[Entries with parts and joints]
○ ○ ○ ○ ○ ○ ○
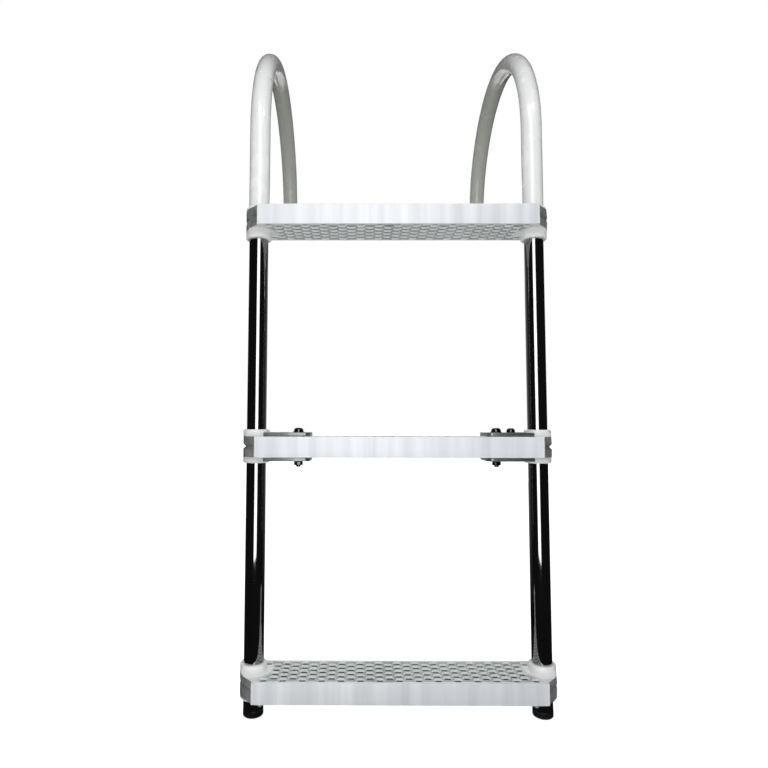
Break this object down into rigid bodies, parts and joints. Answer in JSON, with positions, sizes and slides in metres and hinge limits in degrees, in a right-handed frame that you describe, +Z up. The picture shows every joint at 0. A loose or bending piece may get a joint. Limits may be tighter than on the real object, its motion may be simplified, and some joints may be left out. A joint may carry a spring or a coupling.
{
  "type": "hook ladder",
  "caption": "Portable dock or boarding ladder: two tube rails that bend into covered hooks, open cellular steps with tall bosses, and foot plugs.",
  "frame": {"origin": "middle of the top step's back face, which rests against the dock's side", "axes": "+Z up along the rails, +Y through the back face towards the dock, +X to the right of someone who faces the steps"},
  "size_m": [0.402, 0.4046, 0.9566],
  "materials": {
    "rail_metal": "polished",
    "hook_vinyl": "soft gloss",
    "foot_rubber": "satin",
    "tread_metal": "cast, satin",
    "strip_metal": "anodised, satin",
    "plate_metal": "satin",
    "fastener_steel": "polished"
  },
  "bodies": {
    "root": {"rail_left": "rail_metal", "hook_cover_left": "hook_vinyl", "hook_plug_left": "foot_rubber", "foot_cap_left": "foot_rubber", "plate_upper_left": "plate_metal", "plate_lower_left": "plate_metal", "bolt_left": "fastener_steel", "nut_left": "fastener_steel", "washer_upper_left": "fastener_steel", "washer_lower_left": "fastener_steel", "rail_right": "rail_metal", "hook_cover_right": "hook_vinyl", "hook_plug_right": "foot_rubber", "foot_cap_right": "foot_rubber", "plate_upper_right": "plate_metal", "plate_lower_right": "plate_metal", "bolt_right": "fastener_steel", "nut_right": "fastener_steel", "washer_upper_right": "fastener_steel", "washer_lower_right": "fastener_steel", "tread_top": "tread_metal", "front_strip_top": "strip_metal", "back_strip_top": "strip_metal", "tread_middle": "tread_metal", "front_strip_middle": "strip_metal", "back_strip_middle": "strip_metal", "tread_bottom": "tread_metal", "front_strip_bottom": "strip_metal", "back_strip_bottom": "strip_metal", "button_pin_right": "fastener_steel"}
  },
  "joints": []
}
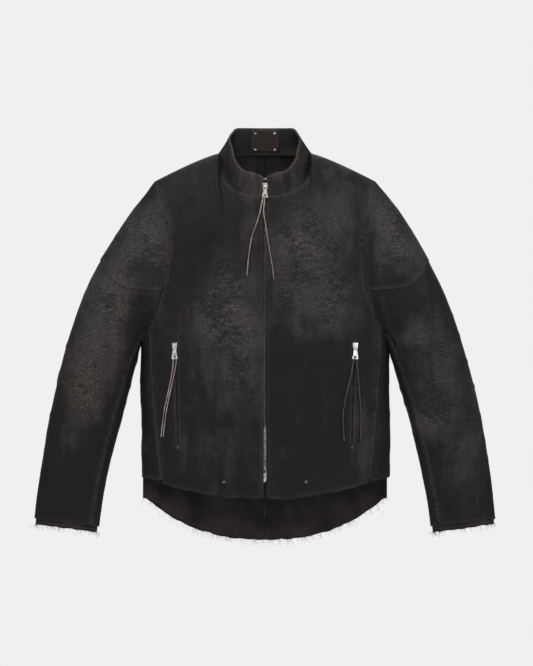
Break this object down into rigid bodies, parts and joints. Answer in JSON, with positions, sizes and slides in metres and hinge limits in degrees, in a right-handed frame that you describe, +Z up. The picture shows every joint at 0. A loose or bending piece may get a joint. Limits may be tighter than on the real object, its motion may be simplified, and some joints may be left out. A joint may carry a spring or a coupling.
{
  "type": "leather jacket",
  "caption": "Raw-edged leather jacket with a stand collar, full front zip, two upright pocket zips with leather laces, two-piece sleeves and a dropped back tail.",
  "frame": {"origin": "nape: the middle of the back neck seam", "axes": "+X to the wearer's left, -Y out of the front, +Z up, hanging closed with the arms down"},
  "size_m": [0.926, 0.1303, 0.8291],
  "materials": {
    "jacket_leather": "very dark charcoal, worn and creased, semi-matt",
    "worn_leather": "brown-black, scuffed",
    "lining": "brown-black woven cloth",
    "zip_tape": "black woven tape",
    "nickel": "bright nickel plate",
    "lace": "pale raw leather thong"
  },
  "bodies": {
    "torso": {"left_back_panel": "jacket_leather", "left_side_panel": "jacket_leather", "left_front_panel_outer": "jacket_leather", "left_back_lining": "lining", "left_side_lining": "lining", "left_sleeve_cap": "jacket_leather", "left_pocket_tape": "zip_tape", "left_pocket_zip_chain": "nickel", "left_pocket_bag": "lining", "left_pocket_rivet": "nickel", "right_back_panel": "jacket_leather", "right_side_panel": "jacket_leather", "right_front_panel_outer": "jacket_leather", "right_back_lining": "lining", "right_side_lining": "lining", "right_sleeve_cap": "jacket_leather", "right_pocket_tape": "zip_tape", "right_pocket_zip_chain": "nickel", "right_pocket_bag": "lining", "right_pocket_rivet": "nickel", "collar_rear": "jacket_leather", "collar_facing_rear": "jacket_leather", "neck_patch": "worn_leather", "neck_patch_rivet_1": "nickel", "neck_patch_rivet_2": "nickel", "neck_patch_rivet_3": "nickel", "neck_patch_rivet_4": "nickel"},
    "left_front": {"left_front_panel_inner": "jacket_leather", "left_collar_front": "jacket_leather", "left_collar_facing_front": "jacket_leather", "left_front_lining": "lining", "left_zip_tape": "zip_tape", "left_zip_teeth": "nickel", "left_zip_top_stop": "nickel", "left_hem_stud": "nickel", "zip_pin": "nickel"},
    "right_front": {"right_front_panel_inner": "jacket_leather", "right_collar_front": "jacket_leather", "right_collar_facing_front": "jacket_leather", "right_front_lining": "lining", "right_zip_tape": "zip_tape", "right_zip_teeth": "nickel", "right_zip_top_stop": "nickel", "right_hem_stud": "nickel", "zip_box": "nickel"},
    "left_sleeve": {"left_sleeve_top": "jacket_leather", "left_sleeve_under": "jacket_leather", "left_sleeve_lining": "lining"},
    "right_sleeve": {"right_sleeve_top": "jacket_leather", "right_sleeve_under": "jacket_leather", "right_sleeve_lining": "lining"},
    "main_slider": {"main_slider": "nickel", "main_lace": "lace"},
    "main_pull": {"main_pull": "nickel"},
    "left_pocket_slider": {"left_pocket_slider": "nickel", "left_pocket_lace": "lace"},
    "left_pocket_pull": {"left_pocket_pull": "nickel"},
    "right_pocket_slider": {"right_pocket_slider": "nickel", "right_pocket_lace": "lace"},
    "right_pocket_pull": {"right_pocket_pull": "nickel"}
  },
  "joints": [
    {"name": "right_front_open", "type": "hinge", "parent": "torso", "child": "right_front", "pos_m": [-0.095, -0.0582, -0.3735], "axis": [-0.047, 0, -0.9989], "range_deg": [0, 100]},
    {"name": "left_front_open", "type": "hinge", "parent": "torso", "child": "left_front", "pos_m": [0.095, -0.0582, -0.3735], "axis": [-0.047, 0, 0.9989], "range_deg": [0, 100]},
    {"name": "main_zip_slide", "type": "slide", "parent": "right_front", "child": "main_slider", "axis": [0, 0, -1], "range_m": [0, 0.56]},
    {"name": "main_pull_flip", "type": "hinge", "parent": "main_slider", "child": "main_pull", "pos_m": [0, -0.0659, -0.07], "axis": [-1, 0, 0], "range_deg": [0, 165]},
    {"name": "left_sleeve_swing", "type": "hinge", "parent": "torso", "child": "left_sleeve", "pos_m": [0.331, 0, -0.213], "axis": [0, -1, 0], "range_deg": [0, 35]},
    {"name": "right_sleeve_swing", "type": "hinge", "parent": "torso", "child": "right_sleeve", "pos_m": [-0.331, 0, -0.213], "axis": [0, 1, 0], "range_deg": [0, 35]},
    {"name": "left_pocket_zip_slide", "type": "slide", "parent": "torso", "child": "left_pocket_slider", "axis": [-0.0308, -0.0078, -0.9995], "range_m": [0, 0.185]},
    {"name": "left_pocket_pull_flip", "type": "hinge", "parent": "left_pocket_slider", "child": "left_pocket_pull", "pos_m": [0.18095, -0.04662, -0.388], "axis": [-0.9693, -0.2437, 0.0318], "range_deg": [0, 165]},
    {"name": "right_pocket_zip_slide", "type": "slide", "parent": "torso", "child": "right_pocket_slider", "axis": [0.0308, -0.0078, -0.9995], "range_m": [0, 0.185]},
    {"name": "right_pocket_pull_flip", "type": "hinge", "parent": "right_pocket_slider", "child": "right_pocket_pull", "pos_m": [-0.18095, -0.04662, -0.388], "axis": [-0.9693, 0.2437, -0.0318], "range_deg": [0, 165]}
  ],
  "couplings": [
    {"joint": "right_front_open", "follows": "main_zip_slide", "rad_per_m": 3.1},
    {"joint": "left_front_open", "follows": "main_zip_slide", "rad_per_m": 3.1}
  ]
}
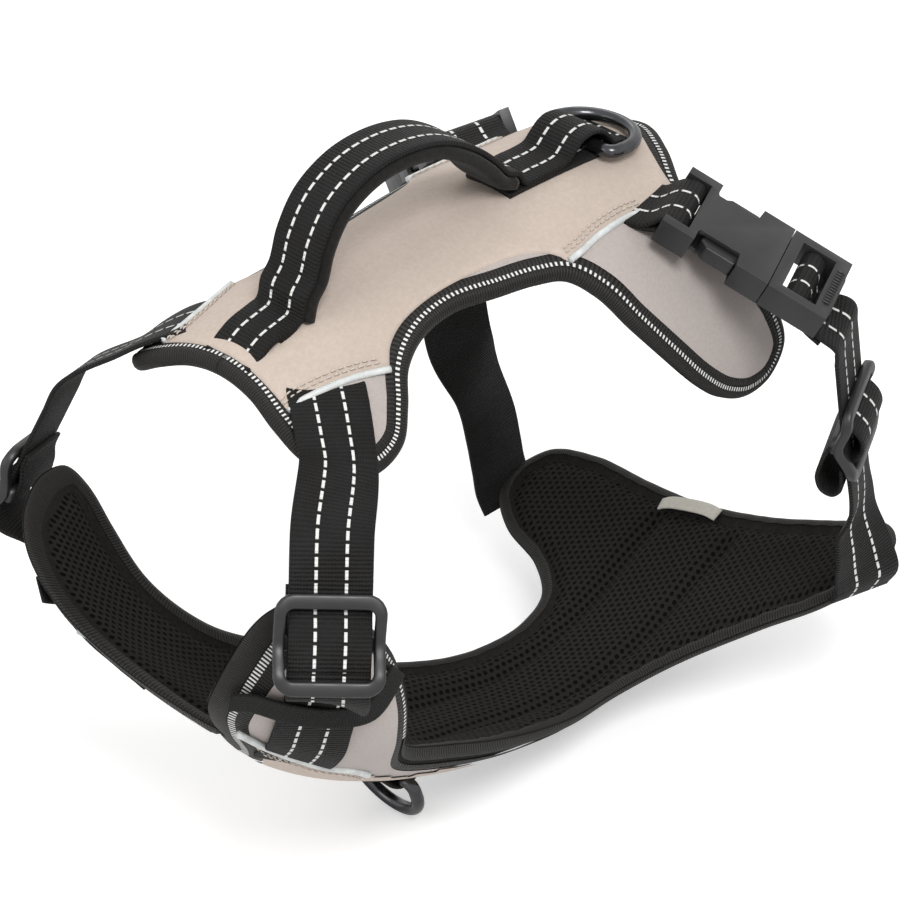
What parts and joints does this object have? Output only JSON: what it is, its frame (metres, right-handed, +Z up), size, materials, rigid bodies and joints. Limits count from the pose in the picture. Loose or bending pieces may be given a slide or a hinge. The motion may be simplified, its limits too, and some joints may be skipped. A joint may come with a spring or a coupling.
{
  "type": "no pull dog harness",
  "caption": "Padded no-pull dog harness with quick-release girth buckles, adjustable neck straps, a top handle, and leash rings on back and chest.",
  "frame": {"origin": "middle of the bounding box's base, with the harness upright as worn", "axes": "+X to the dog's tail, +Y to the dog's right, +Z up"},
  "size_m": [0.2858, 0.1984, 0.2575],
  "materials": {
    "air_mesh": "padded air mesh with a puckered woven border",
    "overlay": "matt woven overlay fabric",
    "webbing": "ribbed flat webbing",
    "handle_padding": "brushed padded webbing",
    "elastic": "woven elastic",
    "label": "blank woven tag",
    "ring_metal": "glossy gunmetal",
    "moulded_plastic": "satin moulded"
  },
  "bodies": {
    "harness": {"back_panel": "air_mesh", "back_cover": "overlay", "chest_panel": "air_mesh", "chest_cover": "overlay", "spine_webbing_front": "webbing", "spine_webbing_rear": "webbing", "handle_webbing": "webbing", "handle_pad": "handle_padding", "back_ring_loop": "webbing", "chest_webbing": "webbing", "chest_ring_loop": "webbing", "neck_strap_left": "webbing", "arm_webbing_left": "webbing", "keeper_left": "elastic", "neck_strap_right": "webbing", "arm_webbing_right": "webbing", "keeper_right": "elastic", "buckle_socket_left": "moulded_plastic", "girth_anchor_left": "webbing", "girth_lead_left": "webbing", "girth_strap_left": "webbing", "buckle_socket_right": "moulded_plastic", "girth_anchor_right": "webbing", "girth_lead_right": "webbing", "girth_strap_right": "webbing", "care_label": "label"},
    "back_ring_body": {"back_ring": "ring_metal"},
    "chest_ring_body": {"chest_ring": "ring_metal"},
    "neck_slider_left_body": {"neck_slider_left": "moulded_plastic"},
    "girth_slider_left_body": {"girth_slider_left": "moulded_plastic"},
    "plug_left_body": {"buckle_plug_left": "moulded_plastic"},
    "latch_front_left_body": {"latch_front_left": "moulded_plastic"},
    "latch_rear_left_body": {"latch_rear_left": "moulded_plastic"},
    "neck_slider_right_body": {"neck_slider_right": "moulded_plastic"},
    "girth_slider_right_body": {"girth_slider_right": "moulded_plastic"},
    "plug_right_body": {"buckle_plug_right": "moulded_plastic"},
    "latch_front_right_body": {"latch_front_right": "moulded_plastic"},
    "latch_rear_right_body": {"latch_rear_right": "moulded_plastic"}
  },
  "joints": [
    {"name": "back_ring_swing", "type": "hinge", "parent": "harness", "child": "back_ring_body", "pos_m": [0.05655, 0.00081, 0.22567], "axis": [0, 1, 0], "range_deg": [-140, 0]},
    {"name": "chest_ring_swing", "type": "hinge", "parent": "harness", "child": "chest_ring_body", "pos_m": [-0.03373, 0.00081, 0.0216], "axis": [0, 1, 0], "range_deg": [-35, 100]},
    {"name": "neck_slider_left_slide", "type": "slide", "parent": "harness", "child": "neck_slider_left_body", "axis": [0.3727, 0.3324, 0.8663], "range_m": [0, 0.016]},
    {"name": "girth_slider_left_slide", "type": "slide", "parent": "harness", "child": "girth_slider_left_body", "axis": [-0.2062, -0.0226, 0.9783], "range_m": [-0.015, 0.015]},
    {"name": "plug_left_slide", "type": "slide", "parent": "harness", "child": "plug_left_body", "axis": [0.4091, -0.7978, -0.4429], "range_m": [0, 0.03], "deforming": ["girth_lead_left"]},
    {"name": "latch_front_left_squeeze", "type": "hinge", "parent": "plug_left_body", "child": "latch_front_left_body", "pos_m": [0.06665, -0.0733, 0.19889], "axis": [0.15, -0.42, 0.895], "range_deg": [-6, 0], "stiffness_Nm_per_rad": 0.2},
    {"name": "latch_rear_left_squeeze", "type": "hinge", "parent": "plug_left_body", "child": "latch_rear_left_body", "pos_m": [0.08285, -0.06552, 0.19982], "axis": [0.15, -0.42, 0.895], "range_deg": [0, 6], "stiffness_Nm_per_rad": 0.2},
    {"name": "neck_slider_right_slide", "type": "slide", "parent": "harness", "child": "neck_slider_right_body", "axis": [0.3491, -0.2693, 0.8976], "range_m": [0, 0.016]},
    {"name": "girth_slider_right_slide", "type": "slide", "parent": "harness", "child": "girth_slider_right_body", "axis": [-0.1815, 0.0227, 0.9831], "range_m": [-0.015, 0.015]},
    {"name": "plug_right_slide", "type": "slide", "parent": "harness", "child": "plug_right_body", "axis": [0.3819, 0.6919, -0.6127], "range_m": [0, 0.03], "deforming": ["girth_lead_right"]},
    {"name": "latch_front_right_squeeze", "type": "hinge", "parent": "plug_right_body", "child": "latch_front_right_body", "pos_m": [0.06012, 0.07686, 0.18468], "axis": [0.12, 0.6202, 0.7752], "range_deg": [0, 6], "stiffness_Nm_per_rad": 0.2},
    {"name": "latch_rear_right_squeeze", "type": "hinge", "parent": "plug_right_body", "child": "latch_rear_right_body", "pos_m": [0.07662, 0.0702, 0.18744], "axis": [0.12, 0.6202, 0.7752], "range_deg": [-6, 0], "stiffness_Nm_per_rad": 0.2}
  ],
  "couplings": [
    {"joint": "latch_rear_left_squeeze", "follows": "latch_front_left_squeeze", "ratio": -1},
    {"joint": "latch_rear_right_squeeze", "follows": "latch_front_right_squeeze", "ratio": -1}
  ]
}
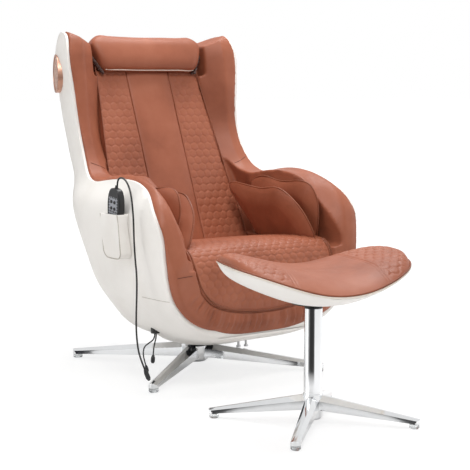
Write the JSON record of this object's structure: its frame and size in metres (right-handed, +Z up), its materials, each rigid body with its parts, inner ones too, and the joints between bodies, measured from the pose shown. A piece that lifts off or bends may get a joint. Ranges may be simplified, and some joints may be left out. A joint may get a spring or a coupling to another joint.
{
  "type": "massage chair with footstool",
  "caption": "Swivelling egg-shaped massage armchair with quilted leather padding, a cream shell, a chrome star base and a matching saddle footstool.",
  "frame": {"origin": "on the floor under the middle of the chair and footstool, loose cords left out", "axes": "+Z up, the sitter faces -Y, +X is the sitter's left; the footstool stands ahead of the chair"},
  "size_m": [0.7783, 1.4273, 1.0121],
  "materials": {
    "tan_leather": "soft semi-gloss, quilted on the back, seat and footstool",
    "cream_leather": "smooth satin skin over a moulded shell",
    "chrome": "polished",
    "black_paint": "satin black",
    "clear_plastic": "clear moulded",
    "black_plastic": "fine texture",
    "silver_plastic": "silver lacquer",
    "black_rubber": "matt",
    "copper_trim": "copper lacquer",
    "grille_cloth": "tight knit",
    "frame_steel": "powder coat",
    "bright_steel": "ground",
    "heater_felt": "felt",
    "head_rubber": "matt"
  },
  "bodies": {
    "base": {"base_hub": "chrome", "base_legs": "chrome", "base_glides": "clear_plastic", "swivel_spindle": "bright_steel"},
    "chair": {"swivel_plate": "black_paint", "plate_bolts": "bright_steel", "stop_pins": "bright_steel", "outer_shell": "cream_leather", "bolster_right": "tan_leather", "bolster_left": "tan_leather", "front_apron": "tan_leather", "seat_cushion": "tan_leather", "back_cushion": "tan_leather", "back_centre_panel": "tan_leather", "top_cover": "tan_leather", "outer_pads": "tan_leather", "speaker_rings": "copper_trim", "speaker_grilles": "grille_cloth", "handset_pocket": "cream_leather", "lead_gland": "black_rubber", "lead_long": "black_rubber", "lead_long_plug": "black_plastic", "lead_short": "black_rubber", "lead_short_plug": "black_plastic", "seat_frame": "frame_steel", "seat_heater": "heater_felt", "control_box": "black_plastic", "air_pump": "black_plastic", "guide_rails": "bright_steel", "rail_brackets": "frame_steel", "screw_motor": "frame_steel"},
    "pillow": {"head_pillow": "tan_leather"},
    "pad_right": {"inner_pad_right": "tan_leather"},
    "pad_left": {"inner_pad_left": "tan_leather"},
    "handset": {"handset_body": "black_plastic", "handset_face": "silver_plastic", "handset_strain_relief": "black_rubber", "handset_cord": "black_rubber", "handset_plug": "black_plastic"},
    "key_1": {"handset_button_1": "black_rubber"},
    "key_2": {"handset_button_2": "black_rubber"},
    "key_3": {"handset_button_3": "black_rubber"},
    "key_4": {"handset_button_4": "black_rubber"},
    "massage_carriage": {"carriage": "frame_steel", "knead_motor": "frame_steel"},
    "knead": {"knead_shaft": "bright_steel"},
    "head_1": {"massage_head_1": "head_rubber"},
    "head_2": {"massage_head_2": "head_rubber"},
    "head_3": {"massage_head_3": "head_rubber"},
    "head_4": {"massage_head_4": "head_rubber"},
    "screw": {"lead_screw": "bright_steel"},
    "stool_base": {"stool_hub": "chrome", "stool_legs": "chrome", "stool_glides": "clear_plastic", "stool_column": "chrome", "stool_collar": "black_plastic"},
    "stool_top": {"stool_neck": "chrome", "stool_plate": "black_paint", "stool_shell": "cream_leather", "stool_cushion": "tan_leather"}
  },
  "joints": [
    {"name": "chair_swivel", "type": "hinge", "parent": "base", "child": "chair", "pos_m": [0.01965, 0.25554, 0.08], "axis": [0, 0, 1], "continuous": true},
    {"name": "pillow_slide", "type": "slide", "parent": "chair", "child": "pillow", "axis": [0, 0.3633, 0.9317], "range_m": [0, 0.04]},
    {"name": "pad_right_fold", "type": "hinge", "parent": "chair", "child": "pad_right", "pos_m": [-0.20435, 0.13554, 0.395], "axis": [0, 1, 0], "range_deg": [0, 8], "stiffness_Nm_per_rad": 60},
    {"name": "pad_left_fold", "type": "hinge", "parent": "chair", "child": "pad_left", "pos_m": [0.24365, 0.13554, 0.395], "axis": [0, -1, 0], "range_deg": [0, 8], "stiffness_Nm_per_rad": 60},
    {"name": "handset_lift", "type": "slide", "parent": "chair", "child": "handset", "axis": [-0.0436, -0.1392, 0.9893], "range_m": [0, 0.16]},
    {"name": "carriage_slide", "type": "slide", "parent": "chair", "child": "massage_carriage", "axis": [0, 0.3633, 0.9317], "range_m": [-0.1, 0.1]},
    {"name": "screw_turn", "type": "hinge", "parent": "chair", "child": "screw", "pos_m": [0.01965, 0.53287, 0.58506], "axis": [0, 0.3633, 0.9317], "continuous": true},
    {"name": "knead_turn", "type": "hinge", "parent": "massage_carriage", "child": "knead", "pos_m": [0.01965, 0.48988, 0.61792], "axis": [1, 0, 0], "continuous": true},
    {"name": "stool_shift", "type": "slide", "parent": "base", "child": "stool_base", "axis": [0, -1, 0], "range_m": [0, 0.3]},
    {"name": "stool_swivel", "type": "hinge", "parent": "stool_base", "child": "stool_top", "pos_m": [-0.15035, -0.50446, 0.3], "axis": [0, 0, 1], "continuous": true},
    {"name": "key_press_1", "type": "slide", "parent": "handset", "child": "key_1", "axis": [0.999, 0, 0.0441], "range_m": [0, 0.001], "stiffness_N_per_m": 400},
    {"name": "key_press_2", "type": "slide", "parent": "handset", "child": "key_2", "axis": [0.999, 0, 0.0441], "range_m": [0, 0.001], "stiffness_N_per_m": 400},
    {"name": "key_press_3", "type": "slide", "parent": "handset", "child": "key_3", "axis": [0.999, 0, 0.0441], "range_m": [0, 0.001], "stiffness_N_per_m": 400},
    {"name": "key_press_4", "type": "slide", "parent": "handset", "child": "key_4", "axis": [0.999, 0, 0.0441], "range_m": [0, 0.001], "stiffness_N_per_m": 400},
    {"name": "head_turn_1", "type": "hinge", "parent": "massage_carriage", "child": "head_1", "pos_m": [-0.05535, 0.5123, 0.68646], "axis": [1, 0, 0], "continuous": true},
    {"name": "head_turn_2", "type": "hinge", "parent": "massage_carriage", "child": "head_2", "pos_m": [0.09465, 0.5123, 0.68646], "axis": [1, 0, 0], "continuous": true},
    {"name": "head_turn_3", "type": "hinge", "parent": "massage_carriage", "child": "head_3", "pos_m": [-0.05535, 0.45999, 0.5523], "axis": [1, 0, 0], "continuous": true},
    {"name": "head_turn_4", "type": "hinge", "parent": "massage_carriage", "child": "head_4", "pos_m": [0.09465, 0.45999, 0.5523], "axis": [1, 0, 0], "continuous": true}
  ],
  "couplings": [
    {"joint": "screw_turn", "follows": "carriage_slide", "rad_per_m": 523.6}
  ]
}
○ ○ ○ ○ ○ ○ ○
• Requirements
Above are records; say how many of their lines contain the word "that", giving only the number.

• Output for this task
4